Ele andava vagarosamente e cambaleava pelas ruas já escuras da noite começada. Entre o céu e a calçada, seu mundo era limitado a uma muda de roupas surradas e a um velho guarda-chuva. De mãos dadas com a ressaca, não conseguia nem lamentar o fato de ter bebido além da conta durante todo o dia, apesar das restrições médicas. Nem viu esvaziar-se a garrafa de Sangue de boi. Não lembrava da última vez que havia bebido. Nem tinha o hábito de fazer isso com frequência.
Sentou-se na calçada, frente ao ponto de táxi, encostando-se no poste onde cartazes desbotados e ilegíveis observavam o homem de olhos semicerrados. Dois moradores das redondezas perguntaram se não estava bem. Não se ouviu resposta. Seus olhos, já totalmente fechados não puderam sequer perceber a ausência do guarda-chuva.
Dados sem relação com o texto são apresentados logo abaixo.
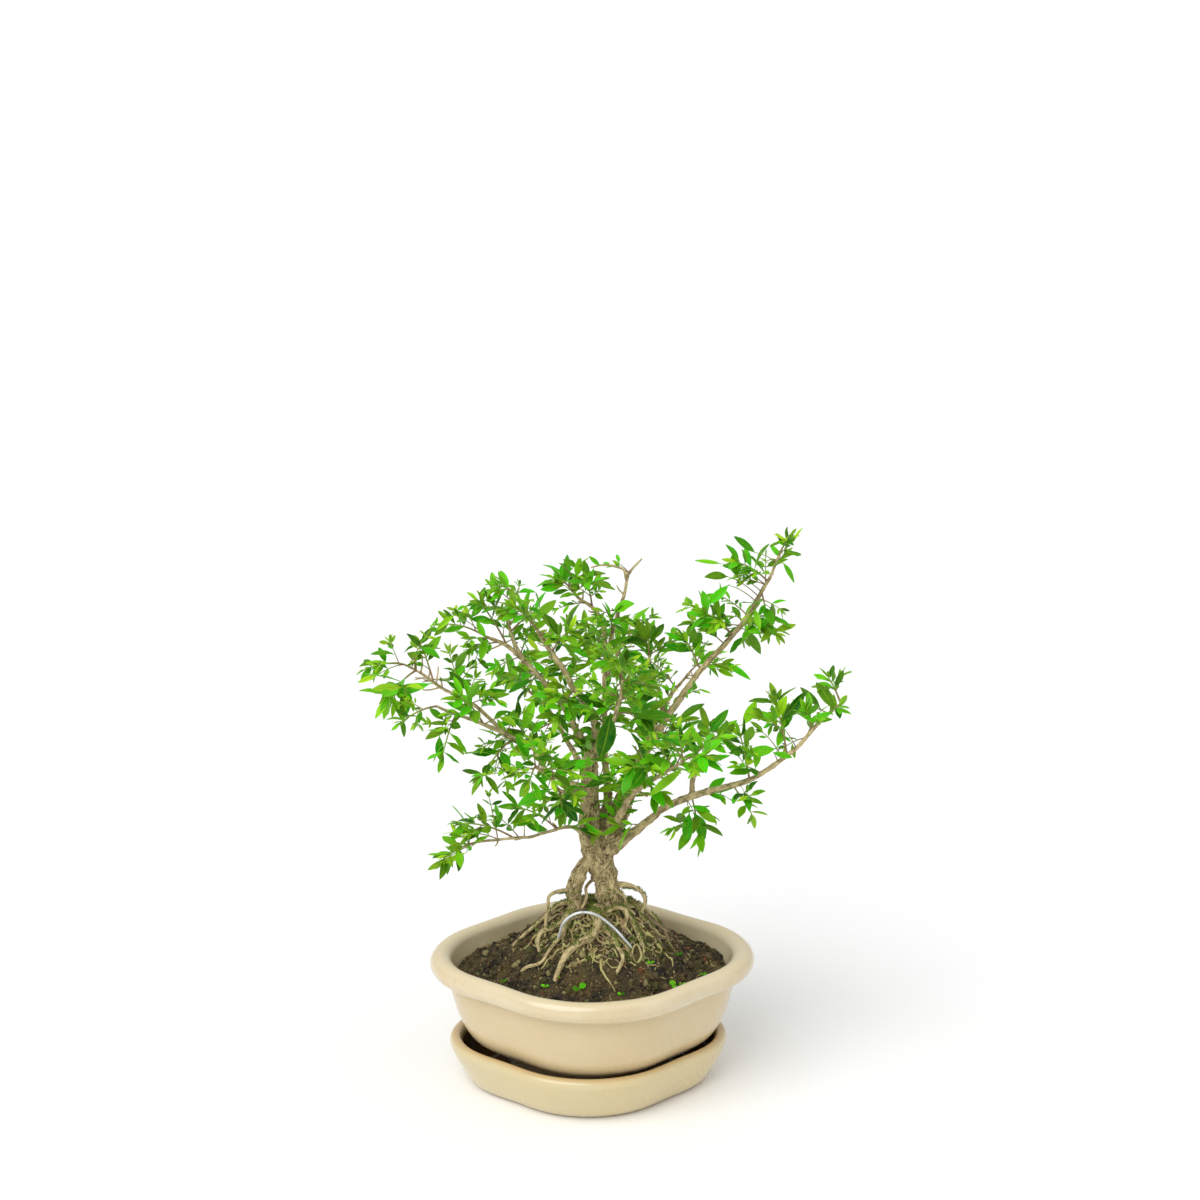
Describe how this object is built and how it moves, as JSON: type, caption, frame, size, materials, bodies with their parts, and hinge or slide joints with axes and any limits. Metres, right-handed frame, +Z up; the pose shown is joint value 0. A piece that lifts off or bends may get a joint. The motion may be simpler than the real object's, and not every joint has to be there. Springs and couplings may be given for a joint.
{
  "type": "serissa bonsai",
  "caption": "Small serissa tree with an arched aerial root and leafy sprays, mounded soil, in a lobed oval glazed pot on a matching drip tray.",
  "frame": {"origin": "on the surface it stands on, below the pot's middle; the drip tray's middle is 2 mm to the left of it", "axes": "+Z up, -Y towards the viewer (front), +X to the viewer's right along the pot's long side"},
  "size_m": [0.2494, 0.186, 0.2979],
  "materials": {
    "pot_glaze": "glossy cream glaze",
    "tray_glaze": "glossy cream glaze, slightly greener",
    "soil": "dark crumbly soil",
    "bark": "rough tan-grey bark",
    "wire": "dull pale coated wire",
    "foliage": "glossy green leaves"
  },
  "bodies": {
    "root": {"drip_tray": "tray_glaze", "pot": "pot_glaze", "soil": "soil", "spray_01": "foliage", "spray_02": "foliage", "spray_03": "foliage", "spray_04": "foliage", "spray_05": "foliage", "spray_06": "foliage", "spray_07": "foliage", "spray_08": "foliage", "spray_09": "foliage", "spray_10": "foliage", "spray_11": "foliage", "spray_12": "foliage", "spray_13": "foliage", "spray_14": "foliage", "spray_15": "foliage", "spray_16": "foliage", "spray_17": "foliage", "spray_18": "foliage", "spray_19": "foliage", "spray_20": "foliage", "spray_21": "foliage", "spray_22": "foliage", "spray_23": "foliage", "spray_24": "foliage", "spray_25": "foliage", "spray_26": "foliage", "spray_27": "foliage", "spray_28": "foliage", "spray_29": "foliage", "spray_30": "foliage", "spray_31": "foliage", "spray_32": "foliage", "spray_33": "foliage", "spray_34": "foliage", "spray_35": "foliage", "spray_36": "foliage", "spray_37": "foliage", "spray_38": "foliage", "spray_39": "foliage", "spray_40": "foliage", "spray_41": "foliage", "spray_42": "foliage", "spray_43": "foliage", "spray_44": "foliage", "spray_45": "foliage", "spray_46": "foliage", "spray_47": "foliage", "spray_48": "foliage", "spray_49": "foliage", "spray_50": "foliage", "tie_wire": "wire", "tree_wood": "bark"}
  },
  "joints": []
}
Passada uma hora, um taxista chamou uma ambulância. Não foi achada nenhuma identificação nos bolsos do homem, que a essa altura não tinha mais os velhos tênis nem a carteira quase vazia. Os curiosos revezavam-se. Pensou-se em utilizar um dos táxis para transportar o corpo imóvel, frio e apagado como uma estrela caída e estática. Os taxistas não acharam que fosse uma boa ideia.
Havia passado pouco mais de duas horas quando o socorro chegou. O homem já estava totalmente nu e uma senhora, saída da missa, nesse momento deixou ao seu lado uma vela gasta e incompleta. Seus cabelos estavam empapados e a vela não demoraria a apagar-se sob o vento insistente e o chuvisco gélido e cor de prata.
Por quase três horas o indigente esteve ali sobre a calçada e, desfazendo-se paulatinamente, finalmente reduziu-se a uma mancha de sangue ralo, retirada com água e sabão pela vizinha, que auxiliava o trabalho da chuva fina e insuficiente. Único vestígio de uma vida igualmente sem força e expressão escorrendo e escondendo-se no bueiro aberto. Os restos da vela também não insistiram no adeus. Só o céu chorou timidamente uma escassez que era de tudo. Até de existir.